§ **WHAT IS EXPECTED**
Restate word for word the lines of the records below, starting at the line that contains "if row == 1" and ending at the line that contains "scene = bpy.context.scene", with both of those lines included and nothing else.

Data extracted from a collection:
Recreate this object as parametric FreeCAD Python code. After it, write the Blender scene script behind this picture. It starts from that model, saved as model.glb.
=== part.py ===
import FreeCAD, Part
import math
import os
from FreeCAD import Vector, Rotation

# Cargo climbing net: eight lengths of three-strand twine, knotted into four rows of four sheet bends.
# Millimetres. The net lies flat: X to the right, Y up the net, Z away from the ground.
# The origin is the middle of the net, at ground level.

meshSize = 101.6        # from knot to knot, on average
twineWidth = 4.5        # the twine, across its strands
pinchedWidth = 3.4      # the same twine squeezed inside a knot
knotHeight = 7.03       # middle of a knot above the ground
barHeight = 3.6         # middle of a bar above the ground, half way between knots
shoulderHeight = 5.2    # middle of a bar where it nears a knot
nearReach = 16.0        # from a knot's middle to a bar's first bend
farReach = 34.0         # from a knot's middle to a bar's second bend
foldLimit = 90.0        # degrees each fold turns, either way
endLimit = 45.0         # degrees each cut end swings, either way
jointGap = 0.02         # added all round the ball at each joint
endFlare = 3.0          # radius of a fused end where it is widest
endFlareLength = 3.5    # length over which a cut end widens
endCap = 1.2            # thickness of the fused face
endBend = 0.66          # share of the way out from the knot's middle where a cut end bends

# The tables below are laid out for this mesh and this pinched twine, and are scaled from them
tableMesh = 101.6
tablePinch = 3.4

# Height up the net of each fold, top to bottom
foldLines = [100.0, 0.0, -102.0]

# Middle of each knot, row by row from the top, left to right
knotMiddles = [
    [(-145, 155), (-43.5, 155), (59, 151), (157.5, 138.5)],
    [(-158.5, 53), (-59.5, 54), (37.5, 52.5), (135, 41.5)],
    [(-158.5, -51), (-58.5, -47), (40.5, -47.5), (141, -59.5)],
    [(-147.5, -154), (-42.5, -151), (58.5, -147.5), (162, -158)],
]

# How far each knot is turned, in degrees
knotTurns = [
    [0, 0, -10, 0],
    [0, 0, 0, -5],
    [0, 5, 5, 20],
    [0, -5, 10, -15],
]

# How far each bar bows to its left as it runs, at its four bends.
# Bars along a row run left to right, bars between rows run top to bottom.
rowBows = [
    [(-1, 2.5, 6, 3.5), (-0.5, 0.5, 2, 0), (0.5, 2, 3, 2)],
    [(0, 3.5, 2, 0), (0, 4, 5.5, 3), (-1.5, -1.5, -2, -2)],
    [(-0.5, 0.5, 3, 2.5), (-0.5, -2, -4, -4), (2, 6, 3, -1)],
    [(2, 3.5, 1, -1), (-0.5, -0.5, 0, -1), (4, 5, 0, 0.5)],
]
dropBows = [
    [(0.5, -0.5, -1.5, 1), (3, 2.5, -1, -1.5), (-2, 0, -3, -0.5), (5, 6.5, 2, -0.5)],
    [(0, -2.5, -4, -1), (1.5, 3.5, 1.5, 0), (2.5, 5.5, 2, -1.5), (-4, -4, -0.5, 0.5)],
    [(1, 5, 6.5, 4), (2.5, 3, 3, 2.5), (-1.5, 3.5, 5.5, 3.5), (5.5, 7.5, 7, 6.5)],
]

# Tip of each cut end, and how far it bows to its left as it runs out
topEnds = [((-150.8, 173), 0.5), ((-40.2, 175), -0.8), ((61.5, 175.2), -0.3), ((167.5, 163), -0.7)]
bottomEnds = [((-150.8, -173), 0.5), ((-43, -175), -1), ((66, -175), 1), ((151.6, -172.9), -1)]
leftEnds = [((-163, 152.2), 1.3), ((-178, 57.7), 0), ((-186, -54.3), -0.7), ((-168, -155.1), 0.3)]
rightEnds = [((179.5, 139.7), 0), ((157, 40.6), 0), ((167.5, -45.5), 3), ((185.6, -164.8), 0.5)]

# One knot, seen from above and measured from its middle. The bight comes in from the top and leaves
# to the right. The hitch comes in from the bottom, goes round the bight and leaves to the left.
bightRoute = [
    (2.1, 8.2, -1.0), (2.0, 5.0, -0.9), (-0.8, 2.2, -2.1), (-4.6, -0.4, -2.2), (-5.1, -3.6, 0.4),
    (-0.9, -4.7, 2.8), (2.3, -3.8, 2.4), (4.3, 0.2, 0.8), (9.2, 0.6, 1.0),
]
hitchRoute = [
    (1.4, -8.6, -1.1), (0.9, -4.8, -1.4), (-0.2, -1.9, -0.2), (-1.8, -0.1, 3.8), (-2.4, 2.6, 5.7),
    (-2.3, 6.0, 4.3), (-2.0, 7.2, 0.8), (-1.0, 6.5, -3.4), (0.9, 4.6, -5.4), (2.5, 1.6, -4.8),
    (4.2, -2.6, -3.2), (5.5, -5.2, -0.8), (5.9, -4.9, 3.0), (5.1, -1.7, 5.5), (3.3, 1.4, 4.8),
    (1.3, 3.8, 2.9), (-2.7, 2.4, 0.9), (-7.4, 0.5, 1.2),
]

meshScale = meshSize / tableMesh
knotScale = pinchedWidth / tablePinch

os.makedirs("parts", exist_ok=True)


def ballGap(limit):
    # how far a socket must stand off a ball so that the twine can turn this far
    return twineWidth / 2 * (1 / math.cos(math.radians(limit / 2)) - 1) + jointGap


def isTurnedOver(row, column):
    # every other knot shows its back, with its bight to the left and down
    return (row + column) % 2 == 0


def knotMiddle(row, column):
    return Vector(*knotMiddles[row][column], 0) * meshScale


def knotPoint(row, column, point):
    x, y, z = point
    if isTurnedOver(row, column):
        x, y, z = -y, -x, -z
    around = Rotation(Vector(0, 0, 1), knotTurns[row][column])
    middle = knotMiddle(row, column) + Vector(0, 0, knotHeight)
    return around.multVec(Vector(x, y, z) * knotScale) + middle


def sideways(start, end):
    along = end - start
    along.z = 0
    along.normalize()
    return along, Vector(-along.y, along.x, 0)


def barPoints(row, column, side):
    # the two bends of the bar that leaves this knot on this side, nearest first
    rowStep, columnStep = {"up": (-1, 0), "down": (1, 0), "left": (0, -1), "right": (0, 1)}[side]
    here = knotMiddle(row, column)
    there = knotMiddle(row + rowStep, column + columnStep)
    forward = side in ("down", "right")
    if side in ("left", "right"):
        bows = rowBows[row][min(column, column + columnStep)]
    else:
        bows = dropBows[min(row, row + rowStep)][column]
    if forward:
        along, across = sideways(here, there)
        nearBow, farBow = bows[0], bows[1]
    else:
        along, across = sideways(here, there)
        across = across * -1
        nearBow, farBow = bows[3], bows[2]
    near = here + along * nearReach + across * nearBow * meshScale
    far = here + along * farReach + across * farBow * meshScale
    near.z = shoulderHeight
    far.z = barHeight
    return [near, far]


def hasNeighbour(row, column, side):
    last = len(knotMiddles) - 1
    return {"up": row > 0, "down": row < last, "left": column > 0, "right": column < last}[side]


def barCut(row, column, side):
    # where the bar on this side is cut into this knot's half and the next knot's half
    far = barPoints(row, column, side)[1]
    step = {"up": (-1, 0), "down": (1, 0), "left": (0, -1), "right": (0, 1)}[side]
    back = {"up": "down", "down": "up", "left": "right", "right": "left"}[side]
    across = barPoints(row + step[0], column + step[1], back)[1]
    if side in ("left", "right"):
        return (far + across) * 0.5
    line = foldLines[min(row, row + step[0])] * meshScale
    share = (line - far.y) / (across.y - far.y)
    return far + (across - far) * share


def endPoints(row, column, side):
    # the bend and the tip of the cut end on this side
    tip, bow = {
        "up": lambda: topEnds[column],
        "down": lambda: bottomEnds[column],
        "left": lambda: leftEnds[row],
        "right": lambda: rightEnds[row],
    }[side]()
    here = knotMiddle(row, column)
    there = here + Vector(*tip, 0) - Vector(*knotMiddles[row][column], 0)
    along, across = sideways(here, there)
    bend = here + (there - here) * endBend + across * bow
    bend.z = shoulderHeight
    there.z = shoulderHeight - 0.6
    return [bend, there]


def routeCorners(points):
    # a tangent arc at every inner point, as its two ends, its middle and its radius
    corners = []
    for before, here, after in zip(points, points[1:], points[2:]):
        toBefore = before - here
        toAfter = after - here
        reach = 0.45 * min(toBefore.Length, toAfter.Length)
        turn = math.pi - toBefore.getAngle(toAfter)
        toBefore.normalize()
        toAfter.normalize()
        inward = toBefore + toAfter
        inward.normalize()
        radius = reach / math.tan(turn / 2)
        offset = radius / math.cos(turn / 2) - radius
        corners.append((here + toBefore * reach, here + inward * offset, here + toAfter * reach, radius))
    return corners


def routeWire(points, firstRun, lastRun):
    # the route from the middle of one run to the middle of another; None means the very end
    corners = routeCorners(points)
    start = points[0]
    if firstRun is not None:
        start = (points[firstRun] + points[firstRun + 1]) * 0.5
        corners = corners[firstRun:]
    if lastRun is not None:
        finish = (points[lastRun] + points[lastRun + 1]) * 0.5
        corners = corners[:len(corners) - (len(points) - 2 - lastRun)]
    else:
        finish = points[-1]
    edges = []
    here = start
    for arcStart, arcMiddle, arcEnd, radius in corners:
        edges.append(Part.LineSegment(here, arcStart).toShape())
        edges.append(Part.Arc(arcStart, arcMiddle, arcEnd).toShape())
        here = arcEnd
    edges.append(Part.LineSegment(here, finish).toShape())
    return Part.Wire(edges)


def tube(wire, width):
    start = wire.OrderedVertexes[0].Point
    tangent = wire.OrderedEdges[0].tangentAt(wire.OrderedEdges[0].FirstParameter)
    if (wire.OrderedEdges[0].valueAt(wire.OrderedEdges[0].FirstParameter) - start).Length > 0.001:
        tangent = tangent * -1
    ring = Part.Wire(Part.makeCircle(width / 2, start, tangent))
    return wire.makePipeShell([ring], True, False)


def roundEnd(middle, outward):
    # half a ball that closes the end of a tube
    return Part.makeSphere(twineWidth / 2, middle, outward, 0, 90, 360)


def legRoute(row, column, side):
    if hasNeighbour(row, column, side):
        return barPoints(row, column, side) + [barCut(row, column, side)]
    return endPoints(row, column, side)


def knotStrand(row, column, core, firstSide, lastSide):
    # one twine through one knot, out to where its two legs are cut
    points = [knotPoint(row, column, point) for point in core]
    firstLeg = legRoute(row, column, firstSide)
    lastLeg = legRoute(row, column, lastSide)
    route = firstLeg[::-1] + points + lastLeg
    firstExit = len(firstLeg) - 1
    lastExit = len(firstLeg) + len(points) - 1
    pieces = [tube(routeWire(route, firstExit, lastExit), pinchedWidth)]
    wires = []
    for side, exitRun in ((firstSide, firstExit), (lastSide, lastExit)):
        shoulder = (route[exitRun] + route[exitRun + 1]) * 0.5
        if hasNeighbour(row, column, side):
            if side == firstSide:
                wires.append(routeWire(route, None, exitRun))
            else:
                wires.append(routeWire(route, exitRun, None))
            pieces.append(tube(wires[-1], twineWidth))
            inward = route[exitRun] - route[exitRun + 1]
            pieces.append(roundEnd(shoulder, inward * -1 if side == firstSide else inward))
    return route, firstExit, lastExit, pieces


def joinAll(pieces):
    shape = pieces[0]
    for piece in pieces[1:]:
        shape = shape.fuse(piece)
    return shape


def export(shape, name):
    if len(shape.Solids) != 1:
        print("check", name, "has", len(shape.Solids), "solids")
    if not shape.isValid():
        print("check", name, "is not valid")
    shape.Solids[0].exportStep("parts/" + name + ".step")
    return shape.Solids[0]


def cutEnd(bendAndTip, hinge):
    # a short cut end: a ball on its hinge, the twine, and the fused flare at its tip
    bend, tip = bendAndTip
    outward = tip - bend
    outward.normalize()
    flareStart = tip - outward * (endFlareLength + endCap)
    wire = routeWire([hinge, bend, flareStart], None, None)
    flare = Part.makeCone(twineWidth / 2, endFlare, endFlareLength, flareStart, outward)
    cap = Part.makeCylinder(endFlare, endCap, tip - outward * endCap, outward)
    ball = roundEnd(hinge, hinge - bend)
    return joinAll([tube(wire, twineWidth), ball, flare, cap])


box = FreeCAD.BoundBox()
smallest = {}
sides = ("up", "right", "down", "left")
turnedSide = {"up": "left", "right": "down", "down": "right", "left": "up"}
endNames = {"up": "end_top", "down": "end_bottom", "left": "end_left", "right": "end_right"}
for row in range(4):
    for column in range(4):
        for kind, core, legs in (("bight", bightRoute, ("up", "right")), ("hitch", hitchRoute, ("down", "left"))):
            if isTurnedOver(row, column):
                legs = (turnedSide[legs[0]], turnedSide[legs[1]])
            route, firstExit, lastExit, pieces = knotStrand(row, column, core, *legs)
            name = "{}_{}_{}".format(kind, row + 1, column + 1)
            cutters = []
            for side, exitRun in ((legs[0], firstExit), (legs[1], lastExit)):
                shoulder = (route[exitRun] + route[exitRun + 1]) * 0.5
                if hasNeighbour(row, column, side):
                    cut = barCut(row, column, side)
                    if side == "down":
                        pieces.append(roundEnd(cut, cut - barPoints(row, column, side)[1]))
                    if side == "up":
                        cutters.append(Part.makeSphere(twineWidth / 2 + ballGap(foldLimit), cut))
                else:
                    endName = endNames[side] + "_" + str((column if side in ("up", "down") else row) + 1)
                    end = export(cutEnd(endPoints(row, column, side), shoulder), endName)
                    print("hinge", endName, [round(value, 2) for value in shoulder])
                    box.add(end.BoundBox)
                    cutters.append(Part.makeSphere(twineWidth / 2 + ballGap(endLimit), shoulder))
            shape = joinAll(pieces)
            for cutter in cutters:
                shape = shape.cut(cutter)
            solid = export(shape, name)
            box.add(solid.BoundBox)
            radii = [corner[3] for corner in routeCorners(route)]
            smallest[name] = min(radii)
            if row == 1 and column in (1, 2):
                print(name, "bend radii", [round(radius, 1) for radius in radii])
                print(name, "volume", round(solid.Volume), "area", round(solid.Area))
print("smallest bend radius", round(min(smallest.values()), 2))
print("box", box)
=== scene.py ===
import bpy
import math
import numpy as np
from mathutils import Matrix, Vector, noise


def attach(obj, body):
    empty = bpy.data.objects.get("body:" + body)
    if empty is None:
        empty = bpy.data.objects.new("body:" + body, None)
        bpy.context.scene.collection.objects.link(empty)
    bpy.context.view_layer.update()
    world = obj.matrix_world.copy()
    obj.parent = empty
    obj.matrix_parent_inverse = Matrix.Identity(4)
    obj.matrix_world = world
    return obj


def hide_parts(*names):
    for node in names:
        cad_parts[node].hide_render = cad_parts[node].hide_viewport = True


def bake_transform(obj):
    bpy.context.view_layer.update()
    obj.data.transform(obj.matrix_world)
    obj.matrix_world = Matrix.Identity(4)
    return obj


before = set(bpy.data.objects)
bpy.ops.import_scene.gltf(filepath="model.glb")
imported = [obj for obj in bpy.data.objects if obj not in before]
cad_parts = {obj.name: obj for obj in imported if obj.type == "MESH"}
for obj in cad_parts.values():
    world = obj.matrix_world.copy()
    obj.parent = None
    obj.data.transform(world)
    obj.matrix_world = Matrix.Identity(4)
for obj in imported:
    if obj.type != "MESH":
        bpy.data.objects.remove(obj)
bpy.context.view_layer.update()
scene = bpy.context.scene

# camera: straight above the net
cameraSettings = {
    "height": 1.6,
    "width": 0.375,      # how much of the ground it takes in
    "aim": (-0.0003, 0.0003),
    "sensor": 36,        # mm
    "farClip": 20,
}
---
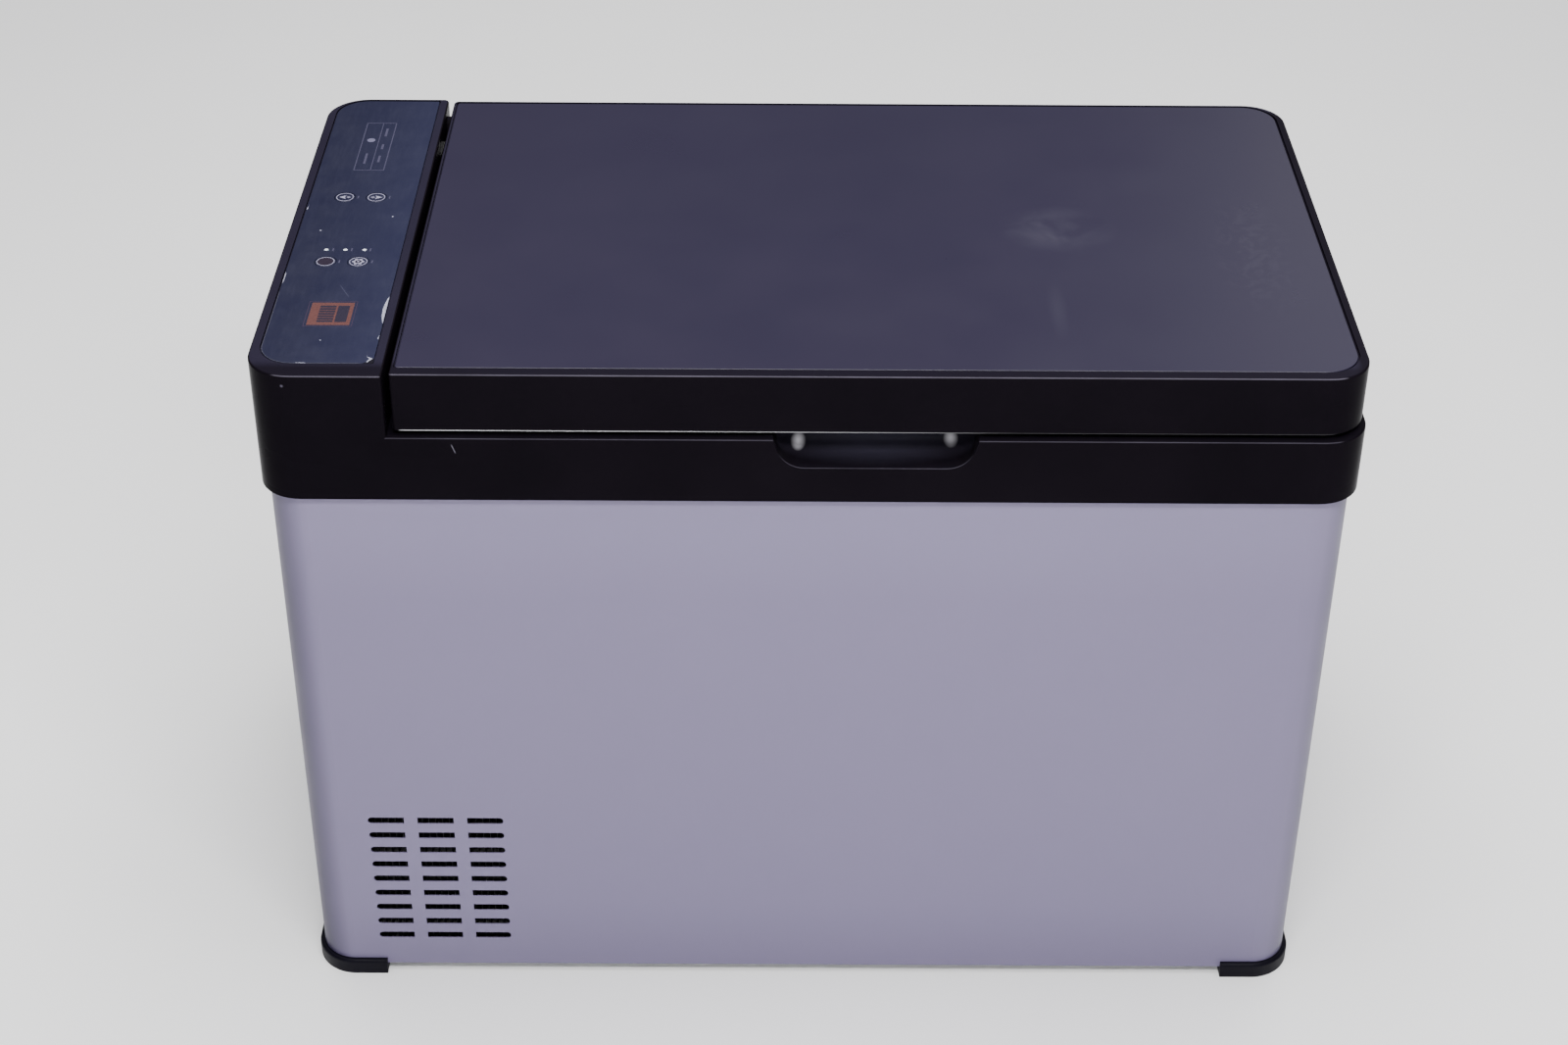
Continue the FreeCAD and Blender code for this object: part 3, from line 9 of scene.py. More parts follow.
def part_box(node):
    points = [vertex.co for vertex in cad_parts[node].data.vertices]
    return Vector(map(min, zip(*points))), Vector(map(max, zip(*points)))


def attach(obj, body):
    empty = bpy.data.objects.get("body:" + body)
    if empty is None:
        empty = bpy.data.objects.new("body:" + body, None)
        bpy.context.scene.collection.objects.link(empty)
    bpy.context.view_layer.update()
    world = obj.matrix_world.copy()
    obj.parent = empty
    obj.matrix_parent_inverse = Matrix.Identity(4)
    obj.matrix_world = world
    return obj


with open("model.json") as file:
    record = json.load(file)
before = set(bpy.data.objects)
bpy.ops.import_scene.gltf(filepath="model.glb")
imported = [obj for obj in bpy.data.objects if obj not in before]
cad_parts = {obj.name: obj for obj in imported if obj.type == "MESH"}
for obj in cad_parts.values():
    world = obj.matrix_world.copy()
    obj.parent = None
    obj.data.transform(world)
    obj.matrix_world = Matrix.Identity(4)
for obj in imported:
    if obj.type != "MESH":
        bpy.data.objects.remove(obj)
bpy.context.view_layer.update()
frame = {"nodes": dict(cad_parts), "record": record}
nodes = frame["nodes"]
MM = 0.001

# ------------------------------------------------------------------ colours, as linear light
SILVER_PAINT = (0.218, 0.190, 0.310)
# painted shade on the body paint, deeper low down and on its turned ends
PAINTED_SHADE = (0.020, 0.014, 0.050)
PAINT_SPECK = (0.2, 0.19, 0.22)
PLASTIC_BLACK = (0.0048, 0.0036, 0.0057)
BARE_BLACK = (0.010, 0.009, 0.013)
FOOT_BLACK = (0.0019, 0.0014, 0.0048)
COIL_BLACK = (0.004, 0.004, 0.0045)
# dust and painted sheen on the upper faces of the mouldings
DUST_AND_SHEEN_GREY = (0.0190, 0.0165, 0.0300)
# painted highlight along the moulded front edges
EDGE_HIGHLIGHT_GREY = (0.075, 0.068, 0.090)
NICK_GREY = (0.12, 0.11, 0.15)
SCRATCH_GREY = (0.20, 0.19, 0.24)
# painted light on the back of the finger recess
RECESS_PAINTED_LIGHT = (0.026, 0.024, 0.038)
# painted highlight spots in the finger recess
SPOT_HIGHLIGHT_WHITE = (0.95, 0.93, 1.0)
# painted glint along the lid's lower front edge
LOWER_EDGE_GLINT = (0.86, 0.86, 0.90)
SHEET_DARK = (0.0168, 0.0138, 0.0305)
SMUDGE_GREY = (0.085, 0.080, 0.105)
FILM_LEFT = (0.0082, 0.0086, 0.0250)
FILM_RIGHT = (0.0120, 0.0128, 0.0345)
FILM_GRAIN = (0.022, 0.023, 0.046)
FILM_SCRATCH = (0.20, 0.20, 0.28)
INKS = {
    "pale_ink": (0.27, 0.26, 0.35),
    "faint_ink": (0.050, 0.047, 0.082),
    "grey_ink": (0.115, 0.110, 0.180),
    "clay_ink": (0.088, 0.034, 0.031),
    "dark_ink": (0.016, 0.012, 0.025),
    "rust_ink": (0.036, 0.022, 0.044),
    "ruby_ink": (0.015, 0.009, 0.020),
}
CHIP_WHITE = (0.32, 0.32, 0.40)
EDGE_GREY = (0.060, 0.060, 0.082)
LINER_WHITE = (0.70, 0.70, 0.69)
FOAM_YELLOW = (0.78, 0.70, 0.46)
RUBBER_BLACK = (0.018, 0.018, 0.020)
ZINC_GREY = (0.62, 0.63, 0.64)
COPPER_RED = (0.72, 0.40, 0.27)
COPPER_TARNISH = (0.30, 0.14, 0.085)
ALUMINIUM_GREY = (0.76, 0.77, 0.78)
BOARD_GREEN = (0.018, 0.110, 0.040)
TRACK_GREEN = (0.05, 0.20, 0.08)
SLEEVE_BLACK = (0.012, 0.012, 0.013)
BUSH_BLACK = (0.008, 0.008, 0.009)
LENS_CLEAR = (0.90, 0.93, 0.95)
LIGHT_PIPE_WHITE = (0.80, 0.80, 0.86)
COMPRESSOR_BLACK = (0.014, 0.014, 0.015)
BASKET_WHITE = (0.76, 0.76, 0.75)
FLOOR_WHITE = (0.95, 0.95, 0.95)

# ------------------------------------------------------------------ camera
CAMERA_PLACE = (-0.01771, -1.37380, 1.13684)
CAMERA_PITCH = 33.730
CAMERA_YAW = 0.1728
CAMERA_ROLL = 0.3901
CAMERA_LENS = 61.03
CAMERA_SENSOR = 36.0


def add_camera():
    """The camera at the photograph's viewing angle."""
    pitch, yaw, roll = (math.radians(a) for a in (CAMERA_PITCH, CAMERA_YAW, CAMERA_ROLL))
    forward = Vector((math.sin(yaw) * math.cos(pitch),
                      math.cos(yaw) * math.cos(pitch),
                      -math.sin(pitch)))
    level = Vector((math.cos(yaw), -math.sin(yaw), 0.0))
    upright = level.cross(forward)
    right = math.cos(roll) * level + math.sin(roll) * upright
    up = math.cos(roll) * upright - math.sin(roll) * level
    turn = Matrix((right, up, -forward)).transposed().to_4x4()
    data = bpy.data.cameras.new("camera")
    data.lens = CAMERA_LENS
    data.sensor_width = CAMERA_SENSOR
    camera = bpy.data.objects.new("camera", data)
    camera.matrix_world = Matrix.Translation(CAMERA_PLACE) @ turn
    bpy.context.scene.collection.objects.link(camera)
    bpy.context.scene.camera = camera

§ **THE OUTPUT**
            if row == 1 and column in (1, 2):
                print(name, "bend radii", [round(radius, 1) for radius in radii])
                print(name, "volume", round(solid.Volume), "area", round(solid.Area))
print("smallest bend radius", round(min(smallest.values()), 2))
print("box", box)
=== scene.py ===
import bpy
import math
import numpy as np
from mathutils import Matrix, Vector, noise


def attach(obj, body):
    empty = bpy.data.objects.get("body:" + body)
    if empty is None:
        empty = bpy.data.objects.new("body:" + body, None)
        bpy.context.scene.collection.objects.link(empty)
    bpy.context.view_layer.update()
    world = obj.matrix_world.copy()
    obj.parent = empty
    obj.matrix_parent_inverse = Matrix.Identity(4)
    obj.matrix_world = world
    return obj


def hide_parts(*names):
    for node in names:
        cad_parts[node].hide_render = cad_parts[node].hide_viewport = True


def bake_transform(obj):
    bpy.context.view_layer.update()
    obj.data.transform(obj.matrix_world)
    obj.matrix_world = Matrix.Identity(4)
    return obj


before = set(bpy.data.objects)
bpy.ops.import_scene.gltf(filepath="model.glb")
imported = [obj for obj in bpy.data.objects if obj not in before]
cad_parts = {obj.name: obj for obj in imported if obj.type == "MESH"}
for obj in cad_parts.values():
    world = obj.matrix_world.copy()
    obj.parent = None
    obj.data.transform(world)
    obj.matrix_world = Matrix.Identity(4)
for obj in imported:
    if obj.type != "MESH":
        bpy.data.objects.remove(obj)
bpy.context.view_layer.update()
scene = bpy.context.scene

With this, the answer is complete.